Our only hope was to find someone who lived up near the road, who would be willing to store and charge Josue’s power chair each night. Not a total solution, since mom would still have to get him to the road, but it would at least save her the tuk-tuk fare.

Unknown to us until last night, It just so happens, that Karla, the teacher, lives off the alley, near where it meets the road. It also just so happens that she has a nice, secure cement block garage, with a ramp leading up to it. Finally, it just so happens that she was more than willing to house and charge the chair. (Finding someone willing to pay for the few cents of electricity this uses is usually quite a challenge, even if we can find someone to house the chair.) This was no small Godincident, and without this arrangement, there is no way Josue would have a chair.

So this morning we met Josue and his mother at Karla’s house, and Dick set about fitting the chair. After about 45 min. of work, it was ready for Josue to test-drive.

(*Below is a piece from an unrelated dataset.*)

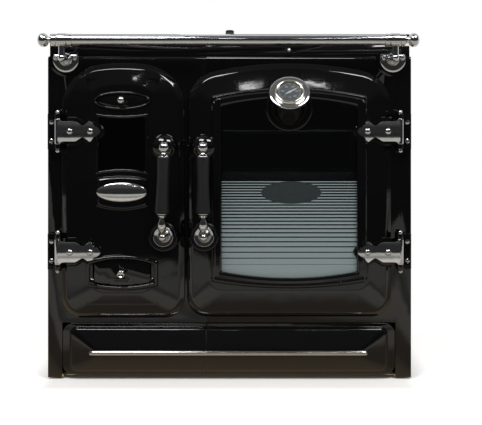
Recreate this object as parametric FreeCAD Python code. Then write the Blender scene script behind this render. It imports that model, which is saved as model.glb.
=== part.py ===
import FreeCAD, Part
import math
import os

# Cast iron range cooker: fire door on the left, oven door on the right, log drawer below.
# Millimetres. +Z is up, the front faces -Y, +X is to the right of someone facing the front.
# The origin is on the floor, under the centre of the whole cooker.
# "out" is how far a point stands proud of the front castings' flat face, towards the user.

Vec = FreeCAD.Vector
os.makedirs("parts", exist_ok=True)

# ---------------------------------------------------------------- driving dimensions
body_width = 900.0
body_depth = 600.0
half_width = body_width / 2
floor_gap = 4.0             # the castings stand this far off the floor, on the feet
frame_top = 800.0           # top edge of the front castings
hob_top = 856.0
casting = 14.0              # thickness of the front castings
seam_x = -56.5              # where the two front castings meet
seam = 0.6
sheet = 3.0                 # side and back panels
panel_inset = 2.0
shoulder = 8.0              # rounding along the castings' top edge

running_fit = 0.06          # radial clearance of shafts in their holes
air_gap = 0.4               # gap between faces that pass each other

# how far in from the body's side each part of the front starts
fire_margin, oven_margin = 35.0, 50.0
drawer_left_margin, drawer_right_margin = 37.0, 40.5
pin_margin, bracket_margin = 29.5, 46.0
# how far the doors stop from the seam
fire_to_seam, oven_to_seam = 53.5, 48.5

# fire door
fire_left, fire_right = fire_margin - half_width, seam_x - fire_to_seam
fire_bottom, fire_top = 152.0, 783.0
fire_crown, fire_shoulder, fire_foot = 420.0, 110.0, 52.0
# oven door
oven_left, oven_right = seam_x - oven_to_seam, half_width - oven_margin
oven_bottom, oven_top = 155.0, 782.0
oven_crown, oven_shoulder, oven_foot = 900.0, 90.0, 50.0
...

Josue took to driving this chair like a duck to water. He steered errorlessly out of the living room and into the hallway, not even touching any of the surrounding furniture. Dick said he was the fastest learner he had ever seen. So we decided to try the street.

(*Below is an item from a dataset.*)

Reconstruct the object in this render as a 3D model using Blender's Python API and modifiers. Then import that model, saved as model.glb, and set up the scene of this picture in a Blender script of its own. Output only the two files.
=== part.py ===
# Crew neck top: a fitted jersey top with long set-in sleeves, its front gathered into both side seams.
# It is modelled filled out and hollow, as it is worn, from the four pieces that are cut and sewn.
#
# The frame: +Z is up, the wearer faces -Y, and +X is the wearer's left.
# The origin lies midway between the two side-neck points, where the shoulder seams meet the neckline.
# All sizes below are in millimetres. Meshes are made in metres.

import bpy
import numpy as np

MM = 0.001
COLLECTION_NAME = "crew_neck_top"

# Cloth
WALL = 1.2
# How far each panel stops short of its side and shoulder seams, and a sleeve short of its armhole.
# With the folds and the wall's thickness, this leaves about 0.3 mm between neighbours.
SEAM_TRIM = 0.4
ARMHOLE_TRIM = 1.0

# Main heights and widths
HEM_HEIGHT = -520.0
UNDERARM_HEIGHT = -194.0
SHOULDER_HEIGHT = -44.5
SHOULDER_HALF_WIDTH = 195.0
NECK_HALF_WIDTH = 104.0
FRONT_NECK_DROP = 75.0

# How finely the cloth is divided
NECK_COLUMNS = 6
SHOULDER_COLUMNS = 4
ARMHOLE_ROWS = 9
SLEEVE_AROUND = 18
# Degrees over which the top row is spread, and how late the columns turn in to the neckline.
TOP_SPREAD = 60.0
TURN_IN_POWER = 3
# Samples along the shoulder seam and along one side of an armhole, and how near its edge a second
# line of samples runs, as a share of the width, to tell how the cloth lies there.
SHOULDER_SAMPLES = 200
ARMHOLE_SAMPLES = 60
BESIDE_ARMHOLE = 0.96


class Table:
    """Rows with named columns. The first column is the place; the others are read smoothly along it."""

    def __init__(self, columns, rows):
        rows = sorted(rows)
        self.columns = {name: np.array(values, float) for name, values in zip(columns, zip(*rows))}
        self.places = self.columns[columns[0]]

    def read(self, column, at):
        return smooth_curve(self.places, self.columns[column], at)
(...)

It was only about a block to the street through the alley, but this was not without challenges. Two metal grates with holes large enough to trap the front wheels, and another two steep ramps had to be conquered. These were somewhat crudely problem solved, and Josue was able to practice driving on the road he would take to school. He attracted quite a bit of attention going down the street, and it was very cool to see the number of his neighbors who were celebrating his independence.

The final miracle of these chairs was that we should not have even had them available for these boys who we had not met until August. Many months ago, Rob, an expert in power chairs, had shipped these chairs from Canada to use in teaching some of the guys a Bethel’s wheel chair shop in Chimaltenango more about power chairs. As things often go here, the container did not arrive in time; if it had, these chairs would probably have been given out long ago. In fact, they only arrived recently, so the chairs were available when Dick requested two power chairs for these young men in August.

Here’s what I think is the neatest part. We always say that God knows our needs and is already preparing a way to provide for us before we even ask. Well, think about it. When these chairs were sent from Canada, Luis’ grandfather did not even know about power chairs. The chairs were shipped before they were asked for, but held in port until they would be needed by these two young men. God had planned to meet Luis’ and Josue’s need before they knew about it, before we knew about it. This give a human face and experience to the words we so often claim but I think seldom really understand:
Now to him who is able to do far more abundantly than all that we ask or imagine, according to the power at work within us, to him be the glory in the church and in Christ Jesus throughout all generations, forever, and ever, Amen.